How to Stop Shanking Your Pitching Wedges

By Steve Silverman

Most golfers know the pain of shanking a shot with your pitching wedge. In many cases, the shot comes after a great drive or second shot that allows you to hit an easy wedge to the green. The hard work appears to be done and hitting the wedge shot should be easy, right? That's not necessarily the case. It takes a different type of swing to hit a wedge shot accurately and while it's not as long or as fast a swing, it takes great finesse to hit your wedge correctly.

Hit a shot with an outside-to-inside swing plane and the club face slightly open to hit your wedge shot. Because you are bringing the club face inside when you bring the club down, you are coming close to hitting the ball with the lower part of the shaft (called the hosel). Hitting the ball off the hosel will result in a shank.

Have your arms hang down naturally as you address the ball when you are about to hit a wedge. It should feel like you have to slighlty reach for the ball in order to make contact with it.

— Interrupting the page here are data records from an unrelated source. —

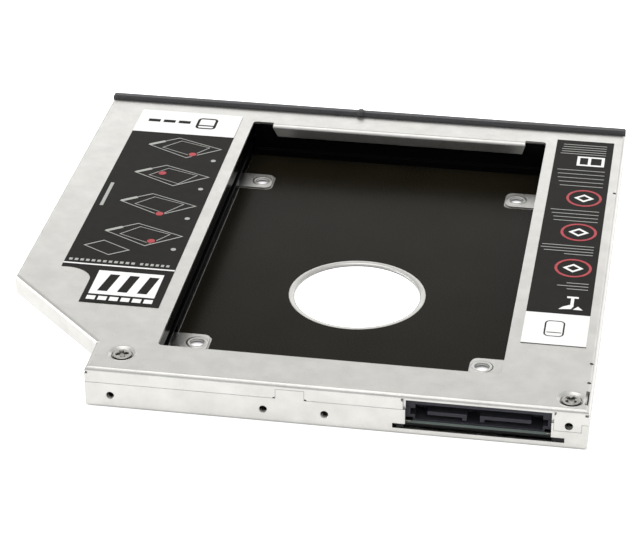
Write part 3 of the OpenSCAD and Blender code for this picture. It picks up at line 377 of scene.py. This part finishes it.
# %% Turn a grid of points into a piece
def piece(name, grids, material):
    """One object from several grids. Each grid has shape (rows, columns, 3), in mm, and its faces
    join neighbouring points. The faces point outwards where the columns run anticlockwise seen
    from the side that the rows go towards."""
    points, faces, start = [], [], 0
    for grid in grids:
        rows, cols = grid.shape[:2]
        index = np.arange(rows * cols).reshape(rows, cols) + start
        index = np.hstack([index, index[:, :1]])
        quads = np.stack([index[:-1, :-1], index[:-1, 1:], index[1:, 1:], index[1:, :-1]], axis=-1)
        points.append(grid.reshape(-1, 3))
        faces.append(quads.reshape(-1, 4))
        start += rows * cols
    mesh = bpy.data.meshes.new(name)
    mesh.from_pydata((np.vstack(points) * MM).tolist(), [], np.vstack(faces).tolist())
    work = bmesh.new()
    work.from_mesh(mesh)
    bmesh.ops.remove_doubles(work, verts=work.verts, dist=1e-7)
    work.to_mesh(mesh)
    work.free()
    mesh.materials.append(material)
    mesh.shade_smooth()
    mesh.set_sharp_from_angle(angle=radians(40))
    item = bpy.data.objects.new(name, mesh)
    bpy.context.scene.collection.objects.link(item)
    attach(item, "root")
    print(name, "faces:", len(mesh.polygons))
    return item


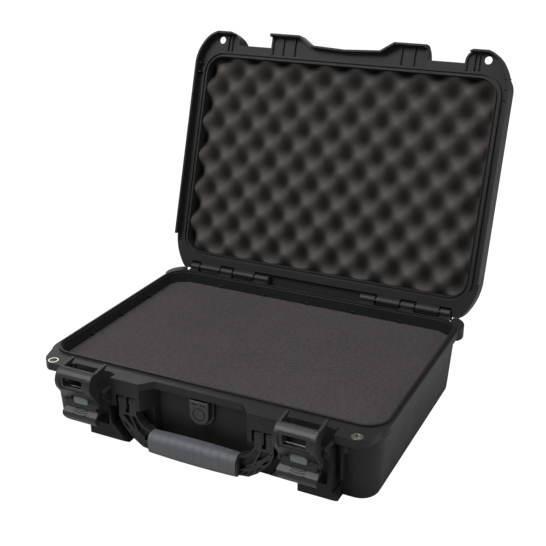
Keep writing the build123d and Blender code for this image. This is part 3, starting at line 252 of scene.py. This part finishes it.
def crate_foam():
    finish = Finish("crate_foam", Roughness=0.95, Specular_IOR_Level=0.1)
    grain = finish.noise(800.0, 3.0, 0.7)
    # Painted shade: the colour darkens with depth below the crests, so the pits are painted dark,
    # mixed with a random grain tone.
    facing = (0.0, sin(LID_ANGLE), cos(LID_ANGLE))
    dot = {"operation": "DOT_PRODUCT"}
    depth = finish.add("ShaderNodeVectorMath", dot, (finish.place, facing), output=1)
    rim_depth = Vector(facing).dot(HINGE) - HINGE_RISE
    deepest = rim_depth + CRATE_MIDDLE + CRATE_AMPLITUDE
    height = (deepest - depth) * (0.5 / CRATE_AMPLITUDE)
    painted_pit_shade = height.clamped().power(0.8) * 0.75 + grain * 0.25
    finish.feed("Base Color", finish.mix(painted_pit_shade, (0.007, 0.006, 0.006, 1), (0.085, 0.077, 0.071, 1)))
    finish.feed("Normal", foam_cells(finish, 0.5))
    return finish.material


def plain(name, color, roughness, metallic=0.0, grain_scale=900.0, grain_strength=0.2):
    """A small part's finish: slight tone change and a fine grain."""
    finish = Finish(name, Roughness=roughness, Metallic=metallic)
    tone = finish.noise(90.0, 3.0)
    darker = tuple(channel * 0.85 for channel in color[:3]) + (1,)
    finish.feed("Base Color", finish.mix(tone, darker, color))
    finish.feed("Roughness", tone * 0.1 + (roughness - 0.05))
    grain = finish.noise(grain_scale, 2.0)
    finish.feed("Normal", finish.bump(grain, grain_strength, 0.00008, finish.rounded(0.0003)))
    return finish.material


finishes = {
    "shell_resin": shell_resin(),
    "latch_resin": latch_resin(),
    "button_resin": button_resin(),
    "grip_rubber": grip_rubber(),
    "pick_foam": pick_foam(),
    "crate_foam": crate_foam(),
    "gasket_rubber": plain("gasket_rubber", (0.012, 0.012, 0.012, 1), 0.6),
    "sleeve_metal": plain("sleeve_metal", (0.62, 0.59, 0.54, 1), 0.28, 1.0, 400.0, 0.1),
    "pin_metal": plain("pin_metal", (0.2, 0.195, 0.19, 1), 0.42, 1.0, 700.0, 0.15),
    "vent_resin": plain("vent_resin", (0.024, 0.024, 0.024, 1), 0.42),
    "membrane": plain("membrane", (0.7, 0.7, 0.68, 1), 0.8),
}

for subpart in frame["record"]["subparts"]:
    node = nodes[subpart["node"]]
    node.data.materials.clear()
    node.data.materials.append(finishes[subpart["material_slot"]])


# ---- Mesh helpers ------------------------------------------------------------------
def new_piece(name, vertices, faces, slot, body, smooth=True):
    mesh = bpy.data.meshes.new(name)
    mesh.from_pydata([tuple(vertex) for vertex in vertices], [], faces)
    mesh.polygons.foreach_set("use_smooth", [smooth] * len(mesh.polygons))
    mesh.materials.append(finishes[slot])
    mesh.update()
    piece = bpy.data.objects.new(name, mesh)
    bpy.context.collection.objects.link(piece)
    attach(piece, body)
    return piece


def rounded_half_length(y, half_length, half_width, corner):
    """Half length of a rounded rectangle at one y."""
    over = abs(y) - (half_width - corner)
    if over <= 0:
        return half_length
    over = min(over, corner)
    return half_length - corner + (corner * corner - over * over) ** 0.5


def foam_block(half_length, half_width, corner, surface, back, back_inset, counts, place):
    """Vertices and faces of a closed foam block: a shaped face, a flat back and a border."""
    columns, rows = counts
    front_points = []
    back_points = []
    shrink_x = 1 - back_inset / half_length
    shrink_y = 1 - back_inset / half_width
    for row in range(rows + 1):
        y = half_width * (2 * (row / rows) - 1)
        reach = rounded_half_length(y, half_length, half_width, corner)
        for column in range(columns + 1):
            x = reach * (2 * column / columns - 1)
            front_points.append(place(x, y, surface(x, y)))
            back_points.append(place(x * shrink_x, y * shrink_y, back))
    count = len(front_points)
    width = columns + 1
    faces = []
    for row in range(rows):
        for column in range(columns):
            a = row * width + column
            quad = (a, a + 1, a + 1 + width, a + width)
            faces.append(quad)
            faces.append(tuple(count + index for index in reversed(quad)))
    border = list(range(width))
    border += [row * width + columns for row in range(1, rows + 1)]
    border += [rows * width + column for column in range(columns - 1, -1, -1)]
    border += [row * width for row in range(rows - 1, 0, -1)]
    for here, there in zip(border, border[1:] + border[:1]):
        faces.append((there, here, count + here, count + there))
    return front_points + back_points, faces


# ---- Egg-crate foam ----------------------------------------------------------------
def crate_rise(x, y):
    wave_x = cos(2 * pi * (x - CRATE_PIT[0]) / CRATE_PITCH[0])
    wave_y = cos(2 * pi * (y - CRATE_PIT[1]) / CRATE_PITCH[1])
    return CRATE_MIDDLE + CRATE_AMPLITUDE * wave_x * wave_y


def lid_foam():
    inset = FOAM_CLEARANCE
    back_inset = CRATE_BACK * sin(DRAFT)
    vertices, faces = foam_block(
        CAVITY_LENGTH / 2 - inset,
        CAVITY_WIDTH / 2 - inset,
        CAVITY_CORNER - inset,
        crate_rise,
        CRATE_BACK,
        back_inset,
        CRATE_COUNTS,
        lid_point,
    )
    piece = new_piece("crate_foam_sheet", vertices, faces, "crate_foam", "lid")
    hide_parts("lid_foam")


lid_foam()


# ---- Base foam ---------------------------------------------------------------------
def base_foam():
    for node_name, label in (
        ("pick_foam_top", "cubed_foam_top"),
        ("pick_foam_lower", "cubed_foam_lower"),
        ("base_foam_pad", "foam_floor_pad"),
    ):
        low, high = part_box(node_name)
        half_length = (high[0] - low[0]) / 2
        half_width = (high[1] - low[1]) / 2
        corner = CAVITY_CORNER - (CAVITY_LENGTH / 2 - half_length)
        thickness = high[2] - low[2]
        vertices, faces = foam_block(
            half_length,
            half_width,
            corner,
            lambda x, y: high[2],
            low[2],
            thickness * sin(DRAFT),
            FOAM_COUNTS,
            lambda x, y, z: (x, y, z),
        )
        piece = new_piece(label, vertices, faces, "pick_foam", "base", smooth=False)
        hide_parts(node_name)


base_foam()


# ---- Camera, light and floor -------------------------------------------------------
def add_camera():
    level = cos(CAMERA_ELEVATION)
    look = Vector(
        (
            -sin(CAMERA_AZIMUTH) * level,
            cos(CAMERA_AZIMUTH) * level,
            -sin(CAMERA_ELEVATION),
        )
    )
    data = bpy.data.cameras.new("camera")
    data.lens = CAMERA_LENS
    data.sensor_width = CAMERA_SENSOR
    camera = bpy.data.objects.new("camera", data)
    camera.location = CAMERA_PLACE
    camera.rotation_euler = look.to_track_quat("-Z", "Y").to_euler()
    bpy.context.collection.objects.link(camera)
    bpy.context.scene.camera = camera


def add_lamp(name, place, target, size, power):
    data = bpy.data.lights.new(name, "AREA")
    data.shape = "RECTANGLE"
    data.size, data.size_y = size
    data.energy = power
    lamp = bpy.data.objects.new(name, data)
    lamp.location = place
    aim = Vector(target) - Vector(place)
    lamp.rotation_euler = aim.to_track_quat("-Z", "Y").to_euler()
    bpy.context.collection.objects.link(lamp)


def add_floor():
    """A white floor that keeps the shadow and shows white to the camera."""
    half = FLOOR_HALF
    corners = [(-half, -half, 0), (half, -half, 0), (half, half, 0), (-half, half, 0)]
    mesh = bpy.data.meshes.new("floor")
    mesh.from_pydata(corners, [], [(0, 1, 2, 3)])
    floor = bpy.data.objects.new("floor", mesh)
    bpy.context.collection.objects.link(floor)
    material = bpy.data.materials.new("floor_white")
    material.use_nodes = True
    tree = material.node_tree
    surface = tree.nodes["Principled BSDF"]
    surface.inputs["Base Color"].default_value = grey(FLOOR_GREY)
    surface.inputs["Roughness"].default_value = 1.0
    surface.inputs["Specular IOR Level"].default_value = 0.0
    glow = tree.nodes.new("ShaderNodeEmission")
    glow.inputs["Strength"].default_value = FLOOR_GLOW
    blend = tree.nodes.new("ShaderNodeMixShader")
    path = tree.nodes.new("ShaderNodeLightPath")
    amount = tree.nodes.new("ShaderNodeMath")
    amount.operation = "MULTIPLY"
    amount.inputs[1].default_value = FLOOR_GLOW_SHARE
    tree.links.new(path.outputs["Is Camera Ray"], amount.inputs[0])
    tree.links.new(amount.outputs[0], blend.inputs[0])
    tree.links.new(surface.outputs[0], blend.inputs[1])
    tree.links.new(glow.outputs[0], blend.inputs[2])
    tree.links.new(blend.outputs[0], tree.nodes["Material Output"].inputs["Surface"])
    mesh.materials.append(material)


def add_world():
    """White to the camera, and a weaker fill light to everything else."""
    world = bpy.data.worlds.new("world")
    bpy.context.scene.world = world
    world.use_nodes = True
    tree = world.node_tree
    background = tree.nodes["Background"]
    background.inputs["Color"].default_value = (1, 1, 1, 1)
    path = tree.nodes.new("ShaderNodeLightPath")
    strength = tree.nodes.new("ShaderNodeMapRange")
    strength.inputs["To Min"].default_value = WORLD_LIGHT
    strength.inputs["To Max"].default_value = 1.0
    tree.links.new(path.outputs["Is Camera Ray"], strength.inputs["Value"])
    tree.links.new(strength.outputs[0], background.inputs["Strength"])


add_camera()
add_floor()
add_world()
for lamp_row in LAMPS:
    add_lamp(*lamp_row)
bpy.context.scene.view_settings.view_transform = "Standard"
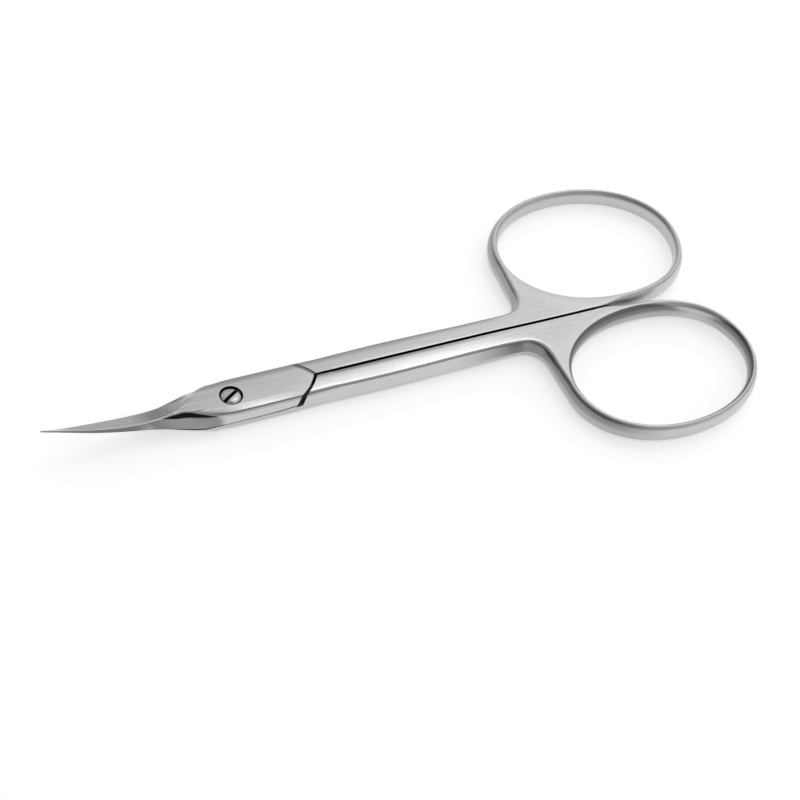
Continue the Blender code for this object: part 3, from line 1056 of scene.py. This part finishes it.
floor_mesh = bpy.data.meshes.new("floor")
corners = [(-floor_reach, -floor_reach, 0), (floor_reach, -floor_reach, 0)]
corners += [(floor_reach, floor_reach, 0), (-floor_reach, floor_reach, 0)]
floor_mesh.from_pydata(corners, [], [(0, 1, 2, 3)])
floor = bpy.data.objects.new("floor", floor_mesh)
scene.collection.objects.link(floor)
paper, nodes, shader = paper_finish("paper", paper_white)
path = nodes.new("ShaderNodeLightPath")
seen = math_step("MAXIMUM", path.outputs["Is Camera Ray"], path.outputs["Is Glossy Ray"])
seen = math_step("MAXIMUM", seen, path.outputs["Is Transmission Ray"])
glow = product(seen, paper_glow)
paper.node_tree.links.new(glow, shader.inputs["Emission Strength"])
floor_mesh.materials.append(paper)


def card(name, turns, heights, greys):
    """A curved card round the scissors, between two directions and two viewing heights."""
    corners = []
    for j in range(card_rows + 1):
        rise = math.radians(heights[0] + (heights[1] - heights[0]) * j / card_rows)
        for i in range(card_columns + 1):
            turn = math.radians(turns[0] + (turns[1] - turns[0]) * i / card_columns)
            flat, high = card_distance * math.cos(rise), card_distance * math.sin(rise)
            corners.append((flat * math.cos(turn), flat * math.sin(turn), high))
    faces = []
    wide = card_columns + 1
    for j in range(card_rows):
        for i in range(card_columns):
            first = j * wide + i
            faces.append((first, first + 1, first + wide + 1, first + wide))
    mesh = bpy.data.meshes.new(name)
    mesh.from_pydata(corners, [], faces)
    sheet = bpy.data.objects.new(name, mesh)
    scene.collection.objects.link(sheet)
    sheet.visible_camera = False
    material, nodes, shader = paper_finish(name, (0, 0, 0, 1))
    height = parts(nodes.new("ShaderNodeTexCoord").outputs["Object"])[2]
    low, high = corners[0][2], corners[-1][2]
    grey = ramp(height, low, high, greys[0], greys[1], "LINEAR")
    material.node_tree.links.new(grey, shader.inputs["Emission Strength"])
    mesh.materials.append(material)


for row in cards:
    card(*row)

lamp = bpy.data.lights.new("softbox", "AREA")
lamp.shape = "RECTANGLE"
lamp.size = lamp_size
lamp.size_y = lamp_size
lamp.energy = lamp_energy
softbox = bpy.data.objects.new("softbox", lamp)
towards = Vector((math.cos(lamp_turn), math.sin(lamp_turn), 0)) * math.cos(lamp_height)
towards.z = math.sin(lamp_height)
softbox.location = lamp_distance * towards
softbox.rotation_euler = towards.to_track_quat("Z", "Y").to_euler()
scene.collection.objects.link(softbox)

world = bpy.data.worlds.new("studio")
scene.world = world
world.use_nodes = True
sky = world.node_tree.nodes["Background"]
sky.inputs["Color"].default_value = (1, 1, 1, 1)
sky.inputs["Strength"].default_value = 1


# Camera
# A long lens that looks down on the scissors from the front left, a little rolled, at the
# photo's viewing angle.

camera_place = (-0.070377, -0.146227, 0.198257)
pan, tilt, roll = (math.radians(angle) for angle in (32.678, 49.647, 12.048))
lens_length = 95.97

ahead = Vector((math.sin(pan) * math.cos(tilt), math.cos(pan) * math.cos(tilt), -math.sin(tilt)))
level = Vector((math.cos(pan), -math.sin(pan), 0))
above = level.cross(ahead)
right = math.cos(roll) * level + math.sin(roll) * above
up = math.cos(roll) * above - math.sin(roll) * level
camera = bpy.data.objects.new("camera", bpy.data.cameras.new("camera"))
scene.collection.objects.link(camera)
aim = Matrix((right, up, -ahead)).transposed().to_4x4()
camera.matrix_world = Matrix.Translation(camera_place) @ aim
camera.data.lens = lens_length
camera.data.clip_start = 0.01
scene.camera = camera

Begin your backswing. As you start your swing, push your backside away from the ball slightly. It should feel as if you are about to sit down in a chair. This will create more space between your hands and the ball. The more room between your hands and the ball, the less more likely you will be to hit the club off the shaft of the club. That will keep your from shanking your shot.

Practice hitting with your wedge as often as possible. One drill that will keep your from shanking the ball is to put three tees on the ground inside your ball.just outside the toe of your club. If you can hit your wedge shot without striking the tees, you will be hitting the ball with the correct part of the club and you won't be shanking it.